We need to take seriously the concern that their kit could contain backdoors that could allow that supplier to be privy to sensitive data or facilitate a broader cyberattack. Or, as is the lingering case with TikTok, the concern is whether the collection of data on U.S. citizens via an entertainment app could be forcibly seized under Chinese law and enable state-backed cyber actors to then target and track federal employees or conduct corporate espionage.
We cannot ignore that nation states around the world are increasingly turning to cyber operations to gather intelligence, wield influence, and disrupt their adversaries. But we must remember that technology made by those close to home, in proximity or ideology, does not put them out of reach of compromise or automatically make it more secure.
Digital deception and trust
Trust alone is never a sound security strategy. To echo the words of former U.S. President Reagan (who was, appropriately enough, quoting a Russian proverb): “Trust, but verify.” In cybersecurity, “verify” means not blindly trusting the technology you are leveraging, but instead taking the actions needed to monitor and audit in real-time.
Trust is a tool itself that attackers commonly employ in methods of digital deception. Indeed, spoofed login pages from reputable SaaS platforms have been used as a means of harvesting compromised credentials from unwitting victims.
Regardless of whether a cloud provider is based in the U.S., China, or elsewhere, attackers will still seek creative means to exploit both the vulnerabilities in these technologies and the ever-present threat of human error. For example, foreign actors will attempt to infiltrate the supply chains of hardware or software tools, sometimes by simply paying an insider to do the job for them.
In other words: purchasing decisions rooted in techno-nationalism, or, conversely, techno-globalism, are both essentially susceptible to the same security threats. And so, when we target a specific company or technology, rather than critically evaluate our underlying security strategy and defensive technologies, we do not actually strengthen our security posture, but instead chase a red herring.
National security is about much more than blanket bans on specific organizations and technologies. Rather, it is about cybersecurity and operations resilience against the ever-present reality of threats in cyber space—crucially, regardless of where the attacks come from or what technology attackers are targeting.
Building resilience moving forward
Nowadays, cyber-attacks are advancing at a rate that outpaces attempts to define indicators of threat in advance. The strength of any cyber-security stance accordingly lies in its ability to understand and maintain normal conditions internally, not in its attempts to predict the nature of future external threats. This truth holds regardless of whether the threat actor is motivated by financial, strategic or political concerns.
The focus on individual companies distracts from the realities of cyber-defense. Rather than decreasing or restricting the technology ecosystem, national security concerns can actually be advanced by gaining further visibility into critical digital environments. By gaining an in-depth understanding of these environments, we can manage risk in our complex landscape.
Historically, this level and scale of understanding into the ever-growing complexity of digital environments would have been at the limits of a human security team, more likely beyond.
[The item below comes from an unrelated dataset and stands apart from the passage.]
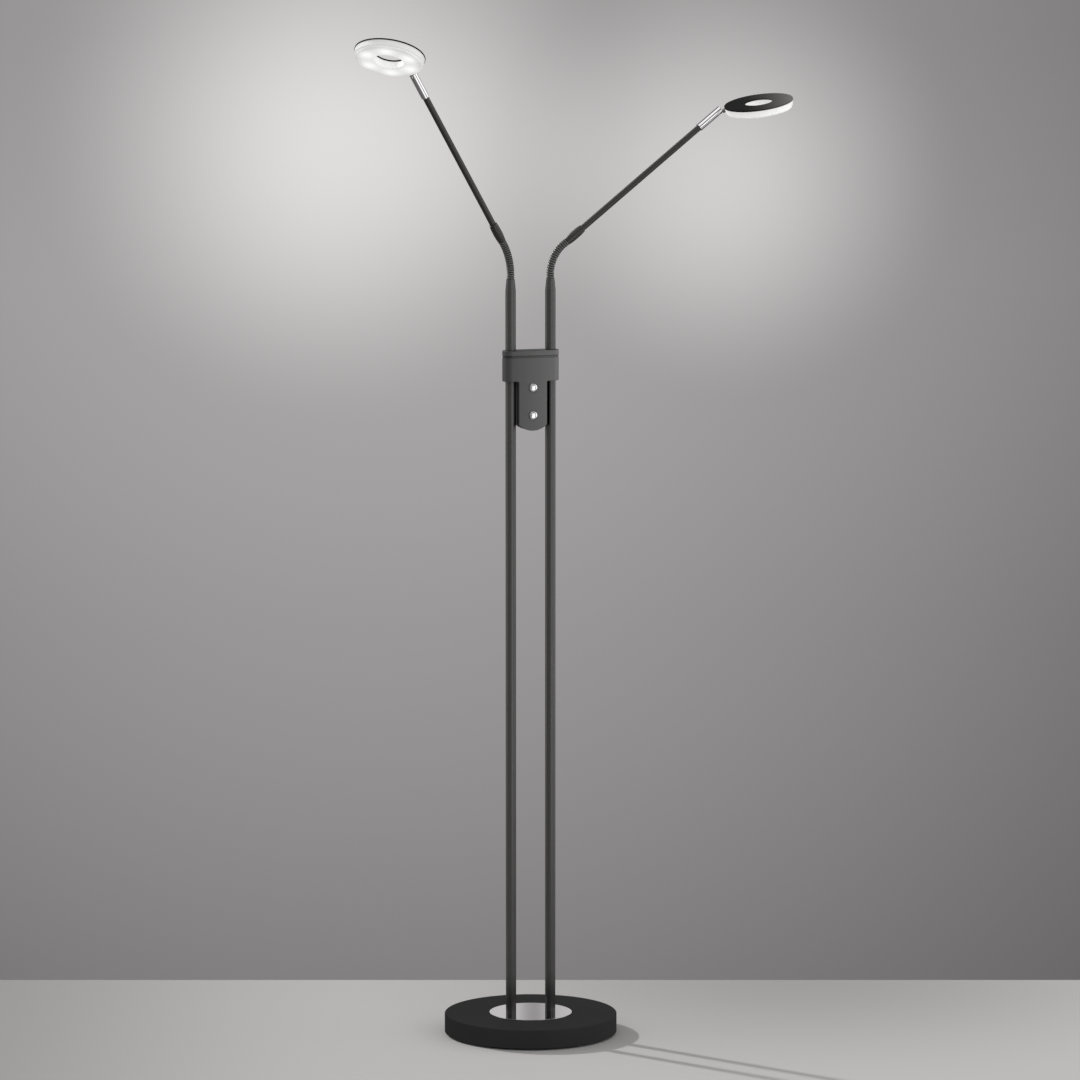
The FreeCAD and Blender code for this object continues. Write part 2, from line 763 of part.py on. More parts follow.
def button(label, height):
    """A domed cap with a retaining flange and a plunger, pressed towards +Y."""
    rim = "front_wall+flange_gap+button_proud"
    dome_radius = "(button_radius^2+button_crown^2)/(2*button_crown)"
    plunger = turned(label + "_plunger", [
        ("0", "-plunger_length-flange_thickness"),
        ("plunger_radius", "-plunger_length-flange_thickness"),
        ("plunger_radius", "-flange_thickness"),
        ("button_flange", "-flange_thickness"),
        ("button_flange", "0"),
        ("button_radius", "0"),
        ("button_radius", rim),
        ("0", rim),
    ])
    crown = common(label + "_crown",
                   ball(label + "_ball", dome_radius, rim + "+button_crown-" + dome_radius),
                   rod(label + "_cap", "button_radius", "button_crown", ("0", "0", rim)))
    piece = fuse(label + "_body", plunger, crown)
    piece.Placement = FreeCAD.Placement(
        FreeCAD.Vector(0, size("-band_depth/2+front_wall+flange_gap"), size(height)),
        FreeCAD.Rotation(FreeCAD.Vector(1, 0, 0), 90))
    keep(label, piece)


# Arms: frames along each flexible neck and arm
def unit(swing, lean):
    """Direction at an angle lean from upright, leaning towards the compass angle swing."""
    return FreeCAD.Vector(math.sin(lean) * math.cos(swing), math.sin(lean) * math.sin(swing), math.cos(lean))


def frame_at(origin, z_axis, x_axis):
    y_axis = z_axis.cross(x_axis)
    return FreeCAD.Placement(origin, FreeCAD.Rotation(x_axis, y_axis, z_axis, "ZXY"))


class Arm:
    """Places along one arm, worked out from its angles in the sheet."""

    def __init__(self, side):
        swing = math.radians(size(side + "_swing"))
        bend = math.radians(size(side + "_bend"))
        step = size("link_length")
        self.links = []
        spot = FreeCAD.Vector(size(pole_x(side)), 0, size("neck_foot"))
        for number in range(LINKS):
            lean = bend * number / (LINKS - 1)
            axis = unit(swing, lean)
            outward = unit(swing, lean + math.pi / 2)
            self.links.append(frame_at(spot, axis, outward))
            spot = spot + axis * step
        self.axis = unit(swing, bend)
        outward = unit(swing, bend + math.pi / 2)
        self.arm = frame_at(spot, self.axis, outward)
        slot = math.radians(size(side + "_slot"))
        aside = self.axis.cross(outward)
        toward = outward * math.cos(slot) + aside * math.sin(slot)
        self.pivot = spot + self.axis * size("barrel_length+tube_length+sleeve_length-ball_setback")
        self.sleeve = frame_at(self.pivot, self.axis, toward)
        tilt = math.radians(size(side + "_tilt"))
        self.stem = self.axis * math.cos(tilt) + toward * math.sin(tilt)
        flat = self.axis * math.sin(tilt) - toward * math.cos(tilt)
        self.tilt_axis = toward.cross(self.axis) * -1
        self.ball = frame_at(self.pivot, self.stem, flat * -1)
        roll = math.radians(size(side + "_roll"))
        self.normal = flat * math.cos(roll) + self.stem.cross(flat) * math.sin(roll)
        centre = self.pivot + self.stem * size("head_reach")
        self.head = frame_at(centre, self.normal, self.stem)
        self.stem_frame = frame_at(self.pivot, self.stem, self.normal * -1)


def rib_outline(low_face, high_face):
    """The ribs of one link, with a sharp groove halfway between each two of them."""
    corners = [("rib_root", low_face)]
    for mark in range(1, 2 * RIBS_PER_LINK):
        radius = "rib_crest" if mark % 2 else "rib_root"
        corners.append((radius, "link_length*%d/%d" % (mark, 2 * RIBS_PER_LINK)))
    corners.append(("rib_root", high_face))
    return corners


def neck_link(side, number, place):
    """Three ribs; the first link has a spigot below, the last one a spigot above."""
    label = "neck_%s_%d" % (side, number)
    first = number == 1
    last = number == LINKS
    low_face = "link_length/%d-rib_half" % (2 * RIBS_PER_LINK)
    high_face = "link_length-link_length/%d+rib_half" % (2 * RIBS_PER_LINK)
    if first:
        start = [("wire_bore", "-spigot_length"), ("neck_spigot", "-spigot_length"),
                 ("neck_spigot", "neck_gap"), ("rib_root", "neck_gap")]
    else:
        start = [("wire_bore", low_face)]
    if last:
        finish = [("rib_root", "link_length"), ("tube_radius", "link_length"),
                  ("tube_radius", "link_length+spigot_length"), ("wire_bore", "link_length+spigot_length")]
    else:
        finish = [("wire_bore", high_face)]
    piece = turned(label + "_ribs", start + rib_outline(low_face, high_face) + finish)
    if not last:
        knob = cut(label + "_knob", ball(label + "_ball", "neck_ball", "link_length"),
                   rod(label + "_knob_bore", "wire_bore", "2*link_length"))
        above = rod(label + "_above", "2*rib_crest", "link_length", ("0", "0", high_face))
        piece = fuse(label + "_joined", piece, common(label + "_knob_top", knob, above))
    if not first:
        piece = cut(label + "_socketed", piece, ball(label + "_socket", "neck_ball+neck_ball_fit", "0"))
    piece.Placement = place
    keep(label, piece)


def arm_parts(side, arm):
    barrel = turned("barrel_body_" + side, [
        ("tube_radius+tube_fit", "0"),
        ("barrel_end", "0"),
        ("barrel_end", "barrel_length", "barrel_middle", "barrel_length/2"),
        ("tube_radius+tube_fit", "barrel_length"),
    ])
    barrel.Placement = arm.arm
    keep("arm_ferrule_" + side, barrel)
    top = "barrel_length+tube_length+sleeve_overlap"
    tube = turned("tube_body_" + side, [
        ("tube_radius-tube_wall", "tube_low"),
        ("tube_radius", "tube_low"),
        ("tube_radius", top),
        ("tube_radius-tube_wall", top),
    ])
    tube.Placement = arm.arm
    keep("arm_tube_" + side, tube)


def sleeve_parts(side, arm):
    """Measured from the pivot of the ball joint, the arm running down along -Z."""
    low = "ball_setback-sleeve_length"
    shoulder = low + "+sleeve_overlap+seat_gap"
    shell = turned("sleeve_shell_" + side, [
        ("tube_radius+sleeve_fit", low),
        ("sleeve_radius-sleeve_chamfer", low),
        ("sleeve_radius", low + "+sleeve_chamfer"),
        ("sleeve_radius", "ball_setback-sleeve_chamfer"),
        ("sleeve_radius-sleeve_chamfer", "ball_setback"),
        ("mouth_radius", "ball_setback"),
        ("mouth_radius", "0"),
        ("ball_radius+ball_fit", "0"),
        ("ball_radius+ball_fit", shoulder),
        ("tube_radius+sleeve_fit", shoulder),
    ])
    socket = ball("sleeve_socket_" + side, "ball_radius+ball_fit", "0")
    slot = block("sleeve_slot_" + side, ("2*sleeve_radius", "2*slot_half", "2*ball_setback"),
                 ("0", "-slot_half", "0"))
    slot_end = rod("sleeve_slot_end_" + side, "slot_half", "2*sleeve_radius", ("0", "0", "0"), "x")
    sleeve = cut("sleeve_cut_" + side, shell, socket, slot, slot_end)
    sleeve.Placement = arm.sleeve
    keep("sleeve_" + side, sleeve)
    seat_blank = turned("seat_blank_" + side, [
        ("stem_radius", shoulder),
        ("ball_radius", shoulder),
        ("ball_radius", "-seat_below"),
        ("stem_radius", "-seat_below"),
    ])
    seat = cut("seat_cut_" + side, seat_blank, ball("seat_hollow_" + side, "ball_radius+ball_fit", "0"))
    seat.Placement = arm.sleeve
    keep("ball_seat_" + side, seat)


def joint_parts(side, arm):
    bore = rod("swivel_bore_" + side, "pin_radius+pin_fit", "4*ball_radius", ("0", "0", "-2*ball_radius"))
    pocket = rod("swivel_pocket_" + side, "rivet_pocket", "2*ball_radius",
                 ("0", "0", "-2*ball_radius-rivet_high+pin_fit"))
    swivel = cut("swivel_cut_" + side, ball("swivel_blank_" + side, "ball_radius", "0"), bore, pocket)
    swivel.Placement = arm.ball
    keep("swivel_ball_" + side, swivel)
    stem = turned("stem_body_" + side, [
        ("stem_bore", "-rivet_low"),
        ("rivet_radius", "-rivet_low"),
        ("rivet_radius", "-rivet_high"),
        ("pin_radius", "-rivet_high"),
        ("pin_radius", "stem_start"),
        ("stem_radius", "stem_start"),
        ("stem_radius", "collar_start"),
        ("collar_radius", "collar_start"),
        ("collar_radius", "collar_end"),
        ("thread_radius", "collar_end"),
        ("thread_radius", "thread_end"),
        ("stem_bore", "thread_end"),
    ])
    stem.Placement = arm.stem_frame
    keep("head_stem_" + side, stem)


def stem_cutter(name):
    """The stem's way into the head, measured from the head's centre."""
    return rod(name, "thread_radius+thread_fit", "thread_end+thread_end_gap",
               ("-head_radius-stem_length", "0", "0"), "x")


def head_parts(side, arm):
    top = "head_half"
    under = "head_half-plate_thickness"
    plate = turned("plate_body_" + side, [
        ("head_hole", under),
        ("head_radius", under),
        ("head_radius", top + "-plate_edge"),
        ("head_radius-plate_edge", top),
        ("head_hole+plate_edge", top),
        ("head_hole", top + "-plate_edge"),
    ])
    plate.Placement = arm.head
    keep("head_plate_" + side, plate)

    rim = "head_radius-glass_inset"
    waist = rim + "-glass_draft"
    step = waist + "-glass_step"
    floor = "-head_half"
    hole = "head_hole+glass_hole_inset"
    shell = turned("glass_shell_" + side, [
        (rim, under),
        (waist, floor + "+glass_step_height"),
        (step, floor + "+glass_step_height-glass_step/2"),
        (step, floor + "+glass_round"),
        (step + "-" + ARC_SAG + "*glass_round", floor + "+" + ARC_SAG + "*glass_round"),
        (step + "-glass_round", floor),
        (hole + "+glass_round", floor),
        (hole + "+" + ARC_SAG + "*glass_round", floor + "+" + ARC_SAG + "*glass_round"),
        (hole, floor + "+glass_round"),
        (hole, under),
        (hole + "+glass_wall", under),
        (hole + "+glass_wall", floor + "+glass_floor"),
        (step + "-glass_wall", floor + "+glass_floor"),
        (waist + "-glass_wall", floor + "+glass_step_height+glass_step"),
        (rim + "-glass_wall", under),
    ])
    glass = cut("glass_cut_" + side, shell, stem_cutter("glass_stem_hole_" + side))
    glass.Placement = arm.head
    keep("diffuser_" + side, glass)

    outer = rim + "-glass_wall-tray_gap"
    inner = hole + "+glass_wall+tray_gap"
    ring = turned("tray_ring_" + side, [
        (inner, under + "-tray_thickness"),
        (outer, under + "-tray_thickness"),
        (outer, under),
        (inner, under),
    ])
    boss = block("tray_boss_" + side, ("boss_length", "boss_width", "boss_depth"),
                 ("-(%s)+boss_inset" % outer, "-boss_width/2", under + "-tray_thickness/2-boss_depth"))
    tray = cut("tray_cut_" + side, fuse("tray_blank_" + side, ring, boss),
               stem_cutter("tray_stem_hole_" + side))
    tray.Placement = arm.head
    keep("head_tray_" + side, tray)

    face = under + "-tray_thickness-led_board"
    board = turned("led_disc_" + side, [
        ("led_inner", face),
        ("led_outer", face),
        ("led_outer", face + "+led_board"),
        ("led_inner", face + "+led_board"),
    ])

    def chip(name, x, y):
        return block(name, ("led_chip", "led_chip", "led_height"),
                     (x + "-led_chip/2", y + "-led_chip/2", face + "-led_height"))
    chips = around("led_chip_" + side, LED_CHIPS, "(led_inner+led_outer)/2", chip)
    notch = block("led_notch_" + side, ("2*boss_length", "boss_width+2*tray_gap", "head_radius"),
                  ("-(%s)" % outer, "-boss_width/2-tray_gap", "-head_radius/2"))
    ring_board = cut("led_cut_" + side, fuse("led_blank_" + side, board, *chips), notch)
    ring_board.Placement = arm.head
    keep("led_ring_" + side, ring_board)


def lamp_arm(side):
    arm = Arm(side)
    for number, place in enumerate(arm.links, start=1):
        neck_link(side, number, place)
    arm_parts(side, arm)
    sleeve_parts(side, arm)
    joint_parts(side, arm)
    head_parts(side, arm)
    return arm


base_cover()
base_disc()
base_weight()
base_plate()
base_feet()
led_driver()
cable_grommet()
poles()
bracket_housing()
bracket_cap()
bracket_back()
dimmer()
button("button_upper", "button_high")
button("button_lower", "button_low")
arms = {}
for lamp_side in ("left", "right"):
    pole_ferrule(lamp_side)
    arms[lamp_side] = lamp_arm(lamp_side)
doc.recompute()

faults = [item.Name for item in doc.Objects if {"Invalid", "Error"} & set(item.State)]
faults += [label for label, item in nodes.items() if item.Shape.isNull() or not item.Shape.isValid()]
if faults:
    raise RuntimeError("these objects failed: " + ", ".join(faults))
os.makedirs("parts", exist_ok=True)
for label, item in nodes.items():
    item.Shape.exportStep(os.path.join("parts", label + ".step"))
    print("%-22s %d solid(s) %10.1f mm3" % (label, len(item.Shape.Solids), item.Shape.Volume))
for lamp_side, arm in arms.items():
    print(lamp_side, "pole top", arm.links[0].Base, "ball", arm.pivot, "arm", arm.axis)
    print(lamp_side, "stem", arm.stem, "normal", arm.normal, "tilt axis", arm.tilt_axis)
    print(lamp_side, "hinges", [tuple(round(v, 4) for v in place.Base) for place in arm.links[1:]])
print(len(nodes), "nodes")
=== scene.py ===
import bmesh
import bpy
import json
from math import acos, asin, atan, copysign, cos, degrees, exp, pi, radians, sin, tan
from mathutils import Matrix, Vector


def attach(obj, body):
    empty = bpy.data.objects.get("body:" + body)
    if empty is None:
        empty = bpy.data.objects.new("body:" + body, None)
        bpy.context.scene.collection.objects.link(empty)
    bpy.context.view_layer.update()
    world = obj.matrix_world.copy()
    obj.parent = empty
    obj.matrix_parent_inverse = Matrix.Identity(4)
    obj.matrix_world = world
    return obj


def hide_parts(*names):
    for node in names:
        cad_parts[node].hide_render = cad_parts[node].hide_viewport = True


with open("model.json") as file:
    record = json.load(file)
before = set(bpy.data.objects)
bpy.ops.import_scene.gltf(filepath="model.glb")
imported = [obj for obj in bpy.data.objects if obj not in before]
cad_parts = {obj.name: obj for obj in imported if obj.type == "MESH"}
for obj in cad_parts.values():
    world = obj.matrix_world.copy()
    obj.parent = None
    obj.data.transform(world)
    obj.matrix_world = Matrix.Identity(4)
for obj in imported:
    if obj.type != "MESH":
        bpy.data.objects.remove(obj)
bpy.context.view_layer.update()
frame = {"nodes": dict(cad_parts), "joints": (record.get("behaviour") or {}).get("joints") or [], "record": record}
joints = {joint["name"]: joint for joint in frame["joints"]}
mm = 0.001
fullTurn = 2 * pi
tiny = 1e-5   # metres, for comparing places
sides = ("left", "right")


# Scene value of a grey from 0 to 255
def grey(level):
    share = level / 255
    return share / 12.92 if share <= 0.04045 else ((share + 0.055) / 1.055) ** 2.4


# A colour made darker or lighter
def tinted(colour, share):
    return [part * share for part in colour]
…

However, it is not beyond those teams leveraging AI and machine learning. These technologies excel at achieving a comprehensive and granular understanding of the behaviors and technologies that comprise a technology ecosystem.
Today’s techno-nationalism is taking off and will probably continue to do so because it is responding to real issues in a very observable way, even though it is ultimately ineffective. And so, the stakes remain high. Hidden backdoors in component parts and supply side technologies are used as an entry point for foreign malicious actors. Once attackers gain entry, economic espionage can lead to incalculable financial damage. Further, disrupted critical national infrastructure, such as power grids and gas lines, can lead to devastating costs for a nation.
The persistence of these threats calls for a practical response. Techno-nationalism, though rising in popularity, simply does not rise to the greater security challenge. Rather than blocking access to foreign technologies in a great game of whack-a-mole, national security can actually be advanced by implementing AI enabled digital understanding. The rigid scrutiny and real time attack disruption achieved by AI’s wholistic approach provides robust cyber defense across the full range of technologies that can be implemented, regardless of the attack’s origin.